Невольно вспоминается «нощелюбивая» и «смертелюбивая» лирика «полузабытого, но гениального», по выражению Ю. Лотмана, поэта Семена Боброва, у которого «гроб стал и единицей измерения человеческой жизни, и своеобразным квантом исторического процесса».

О ночь! — лишь погрузишь в пучину мрака твердь, Трепещет грудь моя; в тебе мечтаю смерть; Там зрю узлы червей, где кудри завивались; Там зрю в ланитах желчь, где розы усмехались. Одр спящего и гроб бездушный — все одно; Сон зрится смертию, смерть сном, и все равно. Открою, где чертог премудрость зиждет свой; На мшистых сих гробах, где мир небесный веет! Ступай! — учись! — гроза прошла, — луна багреет…

Нетрудно заметить, вероятно, невольную преемственность некоторых образов, при всей стилистической, через полтора века, разнице: лиричность Смоленского — ценой отказа от былого эпического космизма («томительный и жалкий звездный свет / Не нужен в темноте существованья»). Смоленский ждет от смерти какого-то последнего земного знания и даже красоты, вопреки трактовке французского философа русского происхождения Владимира Янкелевича, утверждающего «абсолютную апоэтичность» смерти: «Смертью просто-напросто оканчивается существование эмпирической промежуточности. Можно ли такой кризис почувствовать на „собственной шкуре“, можно ли его испытать? Нам приходится умирать, но самой смерти мы не испытываем; самость смерти, последнее пограничное событие, является объектом нового и внезапно обрывающегося опыта». Смоленский выражает не истину сомнения, как С. Бобров, и не истину рассудка, как В. Янкелевич, а истину ясной, в парадоксальности, своей веры.

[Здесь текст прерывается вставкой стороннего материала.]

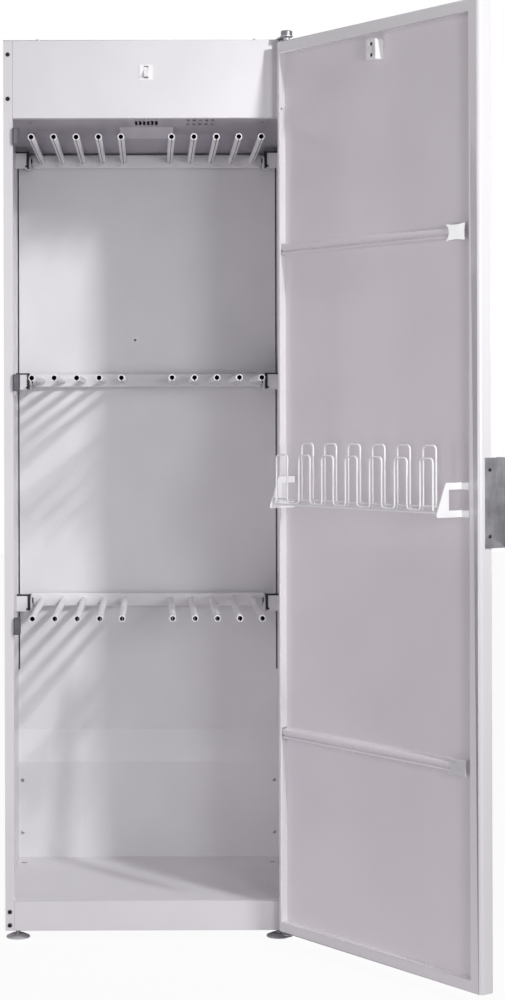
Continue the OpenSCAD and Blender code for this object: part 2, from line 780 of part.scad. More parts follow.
function pipe_places() = [for (side = [-1, 1], i = [0 : pipes_half - 1])
    side * (first_pipe_x + i * pipe_pitch)];

module rack_bar(z) color(rack_colour) translate([0, 0, z]) {
    difference() {
        along_x(-end_inner, end_inner) bar_outline();
        // Air hole beside each pipe
        for (x = pipe_places()) translate([x + sign(x) * 13, bar_front_y - 1, -bar_h / 2 + 6])
            rotate([-90, 0, 0]) cylinder(d = 3.5, h = 4);
        // The bar's lower corners are cut off beside the end plates
        both_sides() along_y(bar_front_y - 1, bar_back_y + 1)
            polygon([[end_inner - corner_cut, -bar_h / 2 - 1], [end_inner + 1, -bar_h / 2 - 1], [end_inner + 1, 0]]);
    }
    both_sides() {
        along_x(end_inner, rack_half) end_plate_outline();
        // Rivet of the end plate's tab
        translate([end_inner - 6, bar_front_y, bar_h / 2 - 7]) rotate([90, 0, 0]) cylinder(d = rivet_d, h = 1.2);
    }
}

// Rolled tubes with an open seam underneath
module rack_pipes(z) color(rack_colour) for (x = pipe_places())
    translate([x, 0, z]) along_y(-pipe_reach, bar_front_y) difference() {
        circle(d = pipe_d);
        circle(d = pipe_bore);
        translate([-seam_w / 2, -pipe_d]) square([seam_w, pipe_d]);
    }

module upper_rack_brackets() rack_brackets(rack_z[0]);
module upper_rack_pivots() rack_pivots(rack_z[0]);
module upper_rack_bar() rack_bar(rack_z[0]);
module upper_rack_pipes() rack_pipes(rack_z[0]);
module middle_rack_brackets() rack_brackets(rack_z[1]);
module middle_rack_pivots() rack_pivots(rack_z[1]);
module middle_rack_bar() rack_bar(rack_z[1]);
module middle_rack_pipes() rack_pipes(rack_z[1]);
module lower_rack_brackets() rack_brackets(rack_z[2]);
module lower_rack_pivots() rack_pivots(rack_z[2]);
module lower_rack_bar() rack_bar(rack_z[2]);
module lower_rack_pipes() rack_pipes(rack_z[2]);

// ---- door ----

// Turns the closed door open; its children are drawn as (s, n, z)
module on_door() {
    translate([hinge_x, hinge_y, 0]) rotate([0, 0, door_open]) translate([-hinge_x, -hinge_y, 0])
        translate([half_w, -door_gap, 0]) mirror([1, 0, 0]) children();
}

module bush_places() {
    for (z = [door_low_z, door_top_z]) translate([hinge_inset, -hinge_depth, z]) children();
}

// The door's cross-section, with the latch edge rounded towards the cabinet
module door_section(inset) difference() {
    translate([inset, skin_n + inset]) square([body_w - 2 * inset, door_t - 2 * inset]);
    difference() {
        translate([body_w - latch_r, -latch_r]) square(latch_r + 1);
        translate([body_w - latch_r, -latch_r]) circle(latch_r - inset);
    }
}

notch_h = 23;
module door_shell() {
    door_skin();
    door_lip();
}

module door_skin() color(shell_colour) on_door() difference() {
    translate([0, 0, door_low_z]) linear_extrude(door_h) door_section(0);
    translate([0, 0, door_low_z + sheet]) linear_extrude(door_h - 2 * sheet) door_section(sheet);
    box([hinge_rim_w, -2 * sheet, door_low_z + rim_w], [latch_edge, eps, door_top_z - top_rim_w]);
    bush_places() translate([0, 0, -2]) cylinder(d = bush_bore_d, h = 4);
}

// Lip folded down from the rim to the inner panel
module door_lip() color(shell_colour) on_door() difference() {
    box([hinge_rim_w - sheet, panel_n, door_low_z + rim_w - sheet],
        [latch_edge + sheet, -sheet / 2, door_top_z - top_rim_w + sheet]);
    box([hinge_rim_w, panel_n - 1, door_low_z + rim_w], [latch_edge, 1, door_top_z - top_rim_w]);
    for (z = rails_z)
        box([0, panel_n - 1, z - notch_h / 2], [hinge_rim_w + 1, rail_top_n, z + notch_h / 2]);
    translate([hinge_rim_w - 2, -7, lip_hole_z]) rotate([0, 90, 0]) cylinder(d = 5, h = 4);
}
lip_hole_z = door_top_z - 139;

bush_bore_d = 2 * (hinge_inset - sheet) - 0.2;
module door_inner_panel() color(shell_colour) on_door()
    box([sheet, panel_n - sheet, door_low_z + rim_w - panel_lap],
        [latch_edge + panel_lap, panel_n, door_top_z - top_rim_w + panel_lap]);

rail_end_s = clip_end - 16;
module rail(z) color(shell_colour) on_door()
    translate([0, 0, z]) along_x(hinge_rim_w + 1, rail_end_s) difference() {
        polygon([[panel_n, -rail_half], [panel_n, rail_half], [panel_n + 1, rail_half],
                 [panel_n + 1, rail_half - 3.5], [rail_top_n - 1.5, 8], [rail_top_n, 6.5],
                 [rail_top_n, -6.5], [rail_top_n - 1.5, -8], [panel_n + 1, -rail_half + 3.5],
                 [panel_n + 1, -rail_half]]);
        polygon([[panel_n - 1, -rail_half + 4.5], [panel_n - 1, rail_half - 4.5],
                 [rail_top_n - 2, 6.5], [rail_top_n - 1, 5.5], [rail_top_n - 1, -5.5],
                 [rail_top_n - 2, -6.5]]);
    }

module upper_rail() rail(upper_rail_z);
module lower_rail() rail(lower_rail_z);

// Flattened saddle plates over the rails' latch ends
module rail_end_plates() color(shell_colour) on_door() for (z = rails_z)
    translate([0, 0, z]) along_y(rail_top_n, rail_top_n + 1.2) difference() {
        translate([clip_end - clip_w, -rail_half - 1]) square([clip_w, 2 * rail_half + 2]);
        translate([clip_end - clip_w - 8, 0]) circle(18);
        translate([clip_end + 56, 0]) circle(59, $fn = 96);
        for (side = [-1, 1]) translate([clip_end - clip_w / 2, side * (rail_half + 118)]) circle(119, $fn = 160);
    }

module hinge_bushes() color(steel_colour) on_door() for (end = [0, 1])
    translate([hinge_inset, -hinge_depth, end == 0 ? door_low_z : door_top_z]) mirror([0, 0, end])
        difference() {
            union() {
                cylinder(d = bush_bore_d, h = bush_l);
                if (end == 1) translate([0, 0, run_gap - door_top_gap])
                    cylinder(d = 2 * hinge_inset, h = door_top_gap - run_gap);
            }
            translate([0, 0, -door_top_gap]) cylinder(r = hinge_pin_d / 2 + pin_gap, h = pin_l + door_top_gap + 1);
        }

module strike_block() color(shell_colour) on_door()
    translate([strike_s - strike_w / 2, 0, strike_z - strike_h / 2]) difference() {
        along_y(panel_n, strike_top_n) round_rect(strike_w, strike_h, 4);
        strike_screw_places() {
            translate([0, 0, -strike_top_n + panel_n - 1]) cylinder(d = 4, h = 40);
            translate([0, 0, -4]) cylinder(d1 = 4, d2 = 10, h = 4 + eps);
        }
    }

module strike_screw_places() {
    for (z = [strike_h / 2 - strike_hole_gap / 2, strike_h / 2 + strike_hole_gap / 2])
        translate([strike_w / 2, strike_top_n, z]) rotate([-90, 0, 0]) children();
}

module strike_screws() color(dark_colour) on_door()
    translate([strike_s - strike_w / 2, 0, strike_z - strike_h / 2])
        strike_screw_places() translate([0, 0, -3.5]) difference() {
            union() {
                cylinder(d1 = 4.6, d2 = 7, h = 2);
                translate([0, 0, -14]) cylinder(d = 4, h = 14 + eps);
            }
            for (turn = [0, 90]) rotate([0, 0, turn]) translate([-1.8, -0.4, 1]) cube([3.6, 0.8, 2]);
        }

handle_fold_r = 5;
module handle_outline() {
    // Flange on the door's latch edge, curled back in front of the door
    edge = body_w;
    difference() {
        translate([edge + handle_t - handle_curl, handle_end_n])
            round_rect(handle_curl, handle_start_n - handle_end_n + 10, handle_fold_r);
        translate([edge - handle_curl - 1, handle_end_n + handle_t])
            square([handle_curl + 1 - handle_fold_r + handle_t, handle_start_n - handle_end_n + 20]);
        translate([edge - handle_curl - 1, handle_end_n + handle_t + 3])
            square([handle_curl + 1, handle_start_n - handle_end_n + 20]);
        translate([edge - handle_fold_r + handle_t, handle_end_n + handle_fold_r]) circle(handle_fold_r - handle_t);
        translate([edge - handle_curl, handle_start_n]) square([handle_curl + 10, 30]);
    }
    translate([edge + handle_t - handle_curl + handle_t / 2, handle_end_n + 3])
        difference() {
            circle(3);
            circle(1.2);
        }
}

module handle_screw_places() {
    for (side = [-1, 1])
        translate([body_w + handle_t, -23, handle_mid_z + side * handle_screw_gap / 2])
            rotate([0, 90, 0]) children();
}

module handle() color(steel_colour) on_door() difference() {
    translate([0, 0, handle_mid_z - handle_h / 2]) linear_extrude(handle_h) handle_outline();
    handle_screw_places() translate([0, 0, -handle_t - 1]) cylinder(d = 4, h = handle_t + 2);
}

module handle_screws() color(dark_colour) on_door() handle_screw_places()
    screw(7, 2, 4, handle_t);

// ---- glove rack on the door ----

// Side plate in n and z: a slanted arm with two legs that reach the rim
module arm_outline() {
    tip_r = 4;
    difference() {
        union() {
            polygon([[-arm_t, glove_z], [glove_reach - tip_r, glove_z], [glove_reach, glove_z + tip_r + 1],
                     [arm_head_n, glove_z + glove_bracket_h], [-arm_t, glove_z + glove_bracket_h]]);
            translate([glove_reach - tip_r, glove_z + tip_r]) circle(tip_r);
        }
        translate([-10, glove_z + arm_h]) square([arm_window_n + 10, glove_bracket_h - 2 * arm_h]);
    }
}

// Legs folded outwards along the rim to the recess walls
module arm_tab(s_low, s_high) {
    for (z = [glove_z, glove_z + glove_bracket_h - arm_h])
        box([s_low, -arm_t, z], [s_high, 0, z + arm_h]);
}

module glove_rack_arms() color(rack_colour) on_door() {
    along_x(arm_s, arm_s + arm_t) arm_outline();
    arm_tab(hinge_rim_w, arm_s + eps);
    along_x(body_w - arm_s - arm_t, body_w - arm_s) arm_outline();
    arm_tab(body_w - arm_s - eps, latch_edge);
}

// A quarter bend of wire in the s-z plane, centred on its bend
module wire_bend(turn) {
    rotate([90, 0, 0]) rotate([0, 0, turn]) rotate_extrude(angle = 90, $fn = 32)
        translate([loop_r, 0]) circle(d = wire_d, $fn = 16);
}

module wire(from, to) {
    run = to - from;
    length = norm(run);
    translate(from) rotate([0, acos(run[2] / length), atan2(run[1], run[0])])
        cylinder(d = wire_d, h = length, $fn = 16);
}

// One wire bent into upright loops, joined at their feet
module loop_row(n, first, count, high) {
    for (i = [0 : count - 1]) {
        s = loops_s + (first + i) * loop_pitch;
        low = loops_z;
        top = loops_z + high;
        wire([s, n, low + (first + i > 0 ? loop_r : 0)], [s, n, top - loop_r]);
        wire([s + loop_r, n, top], [s + loop_w - loop_r, n, top]);
        wire([s + loop_w, n, low + (i < count - 1 ? loop_r : 0)], [s + loop_w, n, top - loop_r]);
        translate([s + loop_r, n, top - loop_r]) wire_bend(90);
        translate([s + loop_w - loop_r, n, top - loop_r]) wire_bend(0);
        if (i < count - 1) {
            translate([s + loop_w + loop_r, n, low + loop_r]) wire_bend(180);
            translate([s + loop_pitch - loop_r, n, low + loop_r]) wire_bend(270);
            wire([s + loop_w + loop_r, n, low], [s + loop_pitch - loop_r, n, low]);
        }
    }
}

module glove_rack_front_loops() color(rack_colour) on_door() loop_row(front_n, 0, loops, short_loop_h);

module glove_rack_back_loops() color(rack_colour) on_door() loop_row(back_n, 1, loops - 1, tall_loop_h);

// Straight rods between the arms: one between the two rows, one under them
module glove_rack_rods() color(rack_colour) on_door() {
    for (at = [[loops_mid_n, loops_z + 7], [loops_mid_n + 2, loops_z - 4.4]])
        translate([arm_s + arm_t, at[0], at[1]]) rotate([0, 90, 0])
            cylinder(d = wire_d, h = body_w - 2 * arm_s - 2 * arm_t, $fn = 16);
}

left_side_panel();
right_side_panel();
top_panel();
back_panel();
base_panel();
header_panel();
plinth_panel();
floor_panel();
back_liner();
ceiling_panel();
service_panel();
air_deflector();
stile_screws();
panel_screws();
top_screws();
exhaust_collar();
foot_pads();
foot_studs();
top_hinge_bracket();
lower_hinge_bracket();
top_hinge_pin();
lower_hinge_pin();
magnet_housings();
magnet_plates();
switch_body();
switch_lever();
fan_housing();
fan_motor();
fan_wheel();
fan_shaft();
heater_frame();
heater_rods();
terminal_box();
cable_gland();
upper_rack_brackets();
upper_rack_pivots();
upper_rack_bar();
upper_rack_pipes();
middle_rack_brackets();
middle_rack_pivots();
middle_rack_bar();
middle_rack_pipes();
lower_rack_brackets();
lower_rack_pivots();
lower_rack_bar();
lower_rack_pipes();
door_shell();
door_inner_panel();
upper_rail();
lower_rail();
rail_end_plates();
hinge_bushes();
strike_block();
strike_screws();
handle();
handle_screws();
glove_rack_arms();
glove_rack_front_loops();
glove_rack_back_loops();
glove_rack_rods();
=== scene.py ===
# %% [markdown]
# # A drying cabinet with its door open
#
# The real thing is a tall cupboard folded from sheet steel and powder coated. Wet clothes hang on
# three racks of open pipes, and in this model a fan and a heater above the ceiling blow warm air
# down behind the back liner. This lesson dresses an engineering model of it: every piece arrives
# at its size and place, and what is left to do is what the eye reads as real, namely edges that
# are rounded by the press brake, the skin of the coating, brushed and zinc-plated metal, and a
# believable light.
#
# First the model is loaded. Its size is kept, because nothing added later may grow out of it.

# %% Load the model
import json
import math

import bmesh
import bpy
import numpy as np
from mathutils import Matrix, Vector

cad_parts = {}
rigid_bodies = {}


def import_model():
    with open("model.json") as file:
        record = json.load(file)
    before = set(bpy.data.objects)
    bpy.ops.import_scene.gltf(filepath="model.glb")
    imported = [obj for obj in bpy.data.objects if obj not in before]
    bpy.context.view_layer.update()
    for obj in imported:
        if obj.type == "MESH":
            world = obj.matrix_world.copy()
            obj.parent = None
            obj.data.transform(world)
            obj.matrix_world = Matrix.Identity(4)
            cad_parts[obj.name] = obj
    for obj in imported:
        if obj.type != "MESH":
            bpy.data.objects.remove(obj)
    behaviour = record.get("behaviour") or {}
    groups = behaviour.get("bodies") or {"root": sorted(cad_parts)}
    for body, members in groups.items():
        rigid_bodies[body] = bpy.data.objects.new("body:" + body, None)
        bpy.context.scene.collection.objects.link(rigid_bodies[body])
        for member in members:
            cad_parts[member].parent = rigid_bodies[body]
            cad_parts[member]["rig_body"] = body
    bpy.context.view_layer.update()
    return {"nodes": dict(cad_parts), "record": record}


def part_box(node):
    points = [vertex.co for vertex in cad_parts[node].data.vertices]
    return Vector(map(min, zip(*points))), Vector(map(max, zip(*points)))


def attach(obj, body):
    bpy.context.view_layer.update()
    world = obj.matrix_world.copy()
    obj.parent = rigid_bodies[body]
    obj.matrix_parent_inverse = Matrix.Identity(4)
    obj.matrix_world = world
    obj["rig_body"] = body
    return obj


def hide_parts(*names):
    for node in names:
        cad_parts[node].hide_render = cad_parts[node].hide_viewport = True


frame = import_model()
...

Когда поймешь, что все на свете ложь, — Лишь смертная правдива в муке дрожь, — Что мертвый лик воистину красив, Что только мертвый рот красноречив, Тогда ты замолчишь и будешь ждать, Чтоб смерть сняла с молчащих губ печать.

Но на новой ступени «спокойного, как торжество», отчаяния «даже смерти не ждать — даже чуда». Сердце каменеет, и «последним местом земным», «чтобы сердце согреть ледяное», оказывается уже хорошо прописанная в поэзии (начиная с того же С. Боброва) кабацкая стойка.

А вот эти строки вполне можно назвать парадоксальным апофатическим эмигрантским заветом:

Здесь Бога нет, Он где-то там, Он где-то — иль нигде — над нами, Не поднимайте ж к небесам Глаза, сожженные слезами. Примите тлен и нищету Земли и, вместе с ней сгорая, Все разлюбив, все понимая, Клонитесь молча в темноту.

Впрочем, сам поэт, как отмечено выше, обладал опытом ощущения на себе всевидящего и умудряющего Божьего ока. Если в стихотворении «Святой Франциск Ассизский» Смоленский переводит в стихи традиционный богословский опыт: «Надо, чтоб в вере сгорело ненужное знанье», — то в «Ангеле Смерти» (с которым поэт не раз общается в своих стихотворениях) автор в своем обращении к посланнику свыше сам надеется поэтически богословствовать: «Но оставь мне малый срок, мне надо / Богу дописать стихотворенье».

Четверостишье, давшее название книге: О гибели страны единственной, О гибели ее души, О сверхлюбимой, сверхъединственной В свой час предсмертный напиши.

Сам он — написал, оставив это открывающее выход в иные миры чувство «сверхъединственности». В книгу также входят фрагменты «Воспоминаний» и «Мысли о Владиславе Ходасевиче», «проницательном реалисте».